The research focused on an aluminum alloy target with a side length of 10 mm and a thickness of 1 mm. A simulation model was established using a multiphysics simulation tool, wherein a two-dimensional model of the target was created, dividing the computational domain into two parts: the metal target and the air region above it. To investigate the enhancement effect and underlying mechanisms of combined pulsed/continuous laser ablation on the dynamics of the target, the study first examined the velocity variation of the backward-ablation plume generated by single-mode laser ablation. The target was irradiated with lasers of different energies (5 J to 8 J) to analyze the changes in backward-ablation plume velocity and its evolution process under different energy densities. Subsequently, the target was preheated by a continuous laser with a power of 1000 W and a spot radius of 1 cm, while simultaneously being ablated by pulsed lasers with energies ranging from 5 J to 8 J. The observations focused on comparing the improvement in the backward-ablation plume velocity and the evolution of the plume under the combined laser action. Finally, the study explored the effect of varying the spot size of the continuous laser on the preheating of the target and the enhancement of the backward-ablation plume.

The calculation results of the backward-ablation plume generated by pulsed laser ablation of aluminum alloy showed that after the laser acted on the target material, the surface material underwent phase change and generated a backward-ablation plume. During the pulsed laser action time, the backward-ablation plume velocity gradually increased, reaching the maximum at 10 ns. When the laser energy was 5 J, the maximum plume velocity was 1.15×10⁴ m/s (Fig.4).

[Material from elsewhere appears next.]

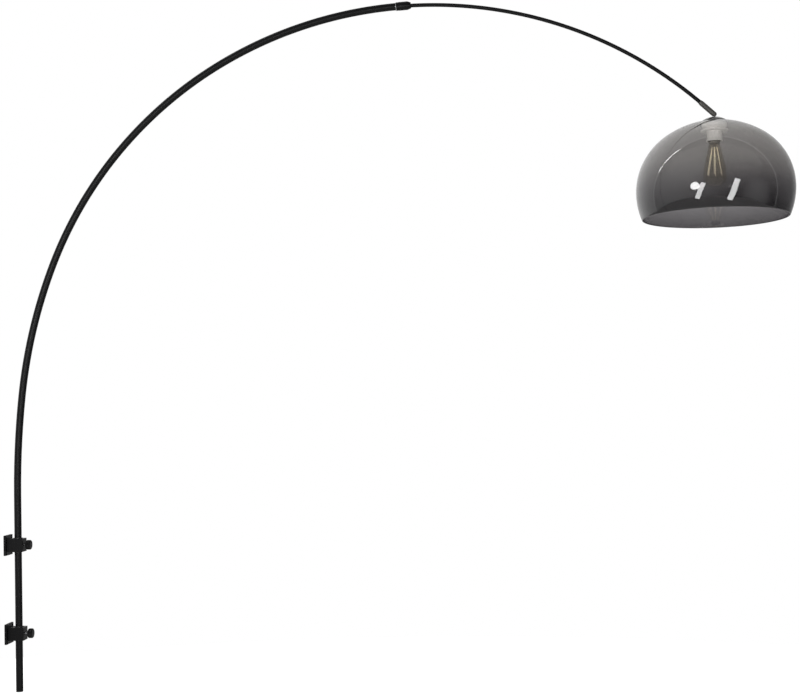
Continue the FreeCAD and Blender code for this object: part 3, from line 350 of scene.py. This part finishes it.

As the laser energy increased from 5 J to 8 J, the backward-ablation plume velocity also increased, showing a positive relationship between the laser energy and the plume velocity. When a continuous laser with a power of 1000 W and a spot radius of 1 cm was used to preheat the target material for 500 ms to 2000 ms, and then pulsed laser ablation was performed, the temperature changes of the target material under different action times were observed. It was observed that the longer the continuous laser acted, the more obvious the temperature rise of the target material (Fig.9). Under the combined laser action, the relationship between the peak velocity of the backward-ablation plume and the action time showed that compared with the single-pulse laser ablation, the peak velocity of the backward-ablation plume increased when the continuous laser acted for 500 ms to 2000 ms. From the velocity results, the maximum velocity increased by 13.7 %, 27.5 %, 39.7 %, and 46.7 % respectively (Table 3). When studying the ablation of target materials by continuous lasers with different power densities, when the spot radius of the continuous laser was 0.5 cm, the velocity increased the fastest and was the largest, with the maximum plume velocity being 17.29 km/s; while when the spot radius of the continuous laser was 1.5 cm, the maximum plume velocity was the smallest, being 12.07 km/s. When the spot radius of the continuous laser changed from 0.5 cm to 1.5 cm, the combination with a spot radius of 0.5 cm had the best effect on increasing the maximum backward-ablation plume velocity, and was significantly better than the other two groups. When the pulsed laser energy was 5 J, the continuous laser with a spot radius of 0.5 cm achieved improvements of 32 % and 43 % compared with spot radii of 1 cm and 1.5 cm, respectively.

In this study, a model of the dynamic effects of single-pulse and combined laser ablation of target materials is established. The velocity values of the backward-ablation plume and the ejection process are obtained through numerical simulation. The calculation results of the backward-ablation plume of aluminum alloy by pulsed laser show that the surface material of the target undergoes phase change to produce the backward-ablation plume after laser irradiation. During the pulsed laser irradiation time, the backward-ablation plume velocity gradually increases and reaches the maximum at 10 ns. When ablating aluminum alloy target with combined laser, the backward-ablation plume velocity is increased by 46.7 % compared with that by single-pulse laser when the continuous laser acts for 2000 ms. The synergy of continuous laser and pulsed laser is essentially the precise coupling of “stable thermal effect” and “instantaneous high-energy impact” in time. When ablating aluminum alloy target with combined laser, the continuous laser acts first for pre-ablation, preheating the target surface, increasing the target temperature and pre-treating the surface material. When the pulsed laser acts on the target, the target can reach the phase change condition faster, and vaporization and plasma generation occur. A larger proportion of the pulsed laser energy is used for vaporization and plasma generation of the target, and the backward-ablation plume velocity is also higher, achieving a stronger target recoil force through the law of conservation of momentum. Compared with the use of pulsed laser alone, the backward-ablation plume velocity produced by combined laser ablation of the target is higher.